An interesting aside to the World Baseball Classic is its possible impact on future Olympic bids by U.S. cities.

“This will impact IOC (International Olympic Committee) members negatively,” points out Peter Ueberroth, the U.S. Olympic Committee chairman. “This may be the only example of a country prohibiting competition on an international scale.”

In baseball parlance, it’s called a Bush League move. It’s also another low for a country that ought to be above this sort of vindictive, arrogant action that helps no one.

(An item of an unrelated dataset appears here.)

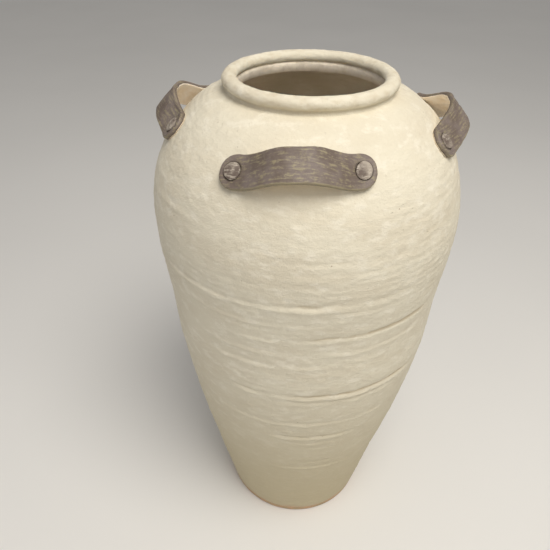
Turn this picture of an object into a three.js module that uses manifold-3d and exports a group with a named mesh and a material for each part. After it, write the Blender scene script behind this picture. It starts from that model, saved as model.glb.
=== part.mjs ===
// A large earthenware amphora, built as such jars are: a slab foot, five thrown wall sections keyed
// into each other, a neck collar and a rolled rim, with four clay strap handles, each held down at
// both ends by a round rivet pellet. Millimetres, +Z up. The origin is the centre of the underside of
// the foot, and the front handle faces -Y, so +X is on the right of somebody who looks at it.
import * as THREE from "three";
import { mergeVertices } from "three/addons/utils/BufferGeometryUtils.js";
import Module from "manifold-3d";

const wasm = await Module();
wasm.setup();

// Driving dimensions.
const FOOT_RADIUS = 127.5; // the foot's outer radius, on the floor
const BELLY_RADIUS = 220.6; // the widest point of the wall
const WALL_THICKNESS = 10; // thrown wall, measured square to the surface
const SLAB_THICKNESS = 14; // the disc that closes the bottom
const FOOT_CHAMFER = 2; // wiped edge round the underside
const NECK_INNER_RADIUS = 97; // the way in, between the shoulder and the rim
const NECK_OUTER_RADIUS = 109; // nearly as wide as the coil on it, with a soft hollow between
const NECK_TOP = 785; // where the rim's coil is laid on
const RIM_MIDDLE_RADIUS = 105.7; // the coil's centre line
const RIM_HALF_WIDTH = 10.3; // the coil's section is a flattened oval
const RIM_HALF_HEIGHT = 8.5;
const RIM_TOP = 800; // the jar's full height
const GAP = 0.3; // a thin film of slip between neighbours

// Heights of the joints between the wall sections, measured on the outer surface.
const JOINTS = [190, 401, 571, 690];
const SHOULDER_END = 779; // where the shoulder meets the neck collar
const KEY_HEIGHT = 4; // each section's upper edge carries a ridge that keys the next one
const KEY_FOOT = 2.6; // half the ridge's width where it starts
const KEY_CREST = 1.5; // half its width on top

// Strap handles. A strap is laid out flat, then bent onto the shoulder.
const HANDLE_HEIGHT = 734; // height of the strap's middle line where its ends lie on the wall
const STRAP_HALF_LENGTH = 90; // from the middle to a round tip, along the wall
const STRAP_END_RADIUS = 20.5; // the round ends that lie on the wall
const STRAP_MIDDLE_HALF_WIDTH = 17.8;
const STRAP_THICKNESS = 7.5;
const STRAP_LIFT = 23; // finger room under the middle of the strap
const LIFT_START = 70; // distance from the middle where the strap leaves the wall
const LIFT_FULL = 10; // distance from the middle where it is nearly at its full lift
const CROWN = 0.1; // share of the lift that is left for the gentle rise towards the middle
const RIVET_PLACE = 73; // distance of a rivet pellet from the strap's middle
const RIVET_RADIUS = 10;
const RIVET_SOCKET_RADIUS = 11.2; // the pressed socket leaves a groove round the pellet
const RIVET_SOCKET_DEPTH = 4;
const RIVET_PROUD = 0.6; // how far the pellet's edge stands above the strap
const RIVET_DOME = 1.2; // and how much higher its middle is

// Each handle was set by hand: its azimuth in degrees (+ is towards the right), how steeply it climbs
// to its right, and how far its lifted middle bows up the wall.
const HANDLES = {
  front: { azimuth: 0, lean: 0.06, bow: 6.2 },
  right: { azimuth: 93.5, lean: 0, bow: 4.5 },
  back: { azimuth: 180, lean: 0, bow: 4.5 },
  left: { azimuth: -95, lean: 0.04, bow: 4.5 },
};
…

Especially – and ironically – the U.S., which can ill afford any more geo-political black eyes.

Presidential Primary Reform Gets Another Airing

See if this sounds familiar.

Some politicians, including “powerful” ones, are recommending that something be done about our presidential primary system. Like get rid of the inordinate influence of Iowa and New Hampshire, the demographically-skewed states that front-end and distort the quadrennial process.

This time it’s Sen. Carl Levin, D-Mich., who’s championing a Democratic proposal that would add one or two caucuses after Iowa’s but before New Hampshire’s first-in-the nation primary in early February. “I hope this is the beginning of the end of Iowa and New Hampshire’s dominant role.”

As if. It’s too little and likely to no avail.

New Hampshire even has a law requiring its primary to be scheduled a week or more before any “similar election.”

Levin’s take? “If New Hampshire decides to challenge the proposal, all bets are off,” he acknowledged. Oh.

And earlier this month in Orlando, presumptive 2008 Democratic presidential candidates John Edwards and Virginia Gov. Mark Warner both equivocated – amid responses awash in “grass roots” rhetoric — when asked about diluting the impact of Iowa and New Hampshire.

Expect New Hampshire to challenge if anything comes of the Democratic proposal. And expect Florida to unconscionably remain a primary black hole.

Recall that when New Hampshire voters cast their ballots in 2004, their choices included: Gen. Wesley Clark, former Gov. Howard Dean, Sen. John Edwards, Rep. Dick Gephardt, Rep. Dennis Kucinich, Sen. Joe Lieberman, former Ambassador Carol Moseley Braun, Rev. Al Sharpton and Sen. John Kerry. When Florida Democrats voted, they were handed a Kerry rubberstamp. That’s asinine in a state with the population and diversity of Florida.

Both parties need to get serious about a primary system that ill serves its nominee-picking charge. An election without an incumbent would seem to be propitious timing.

Otherwise, the time is long past to just move on to regional primaries on the same day. What’s not to like? The candidates would do less pandering, and the media wouldn’t be able to play momentum kingmaker.

Those looking for an earlier forum on their electability can always go on Don Imus or Howard Stern.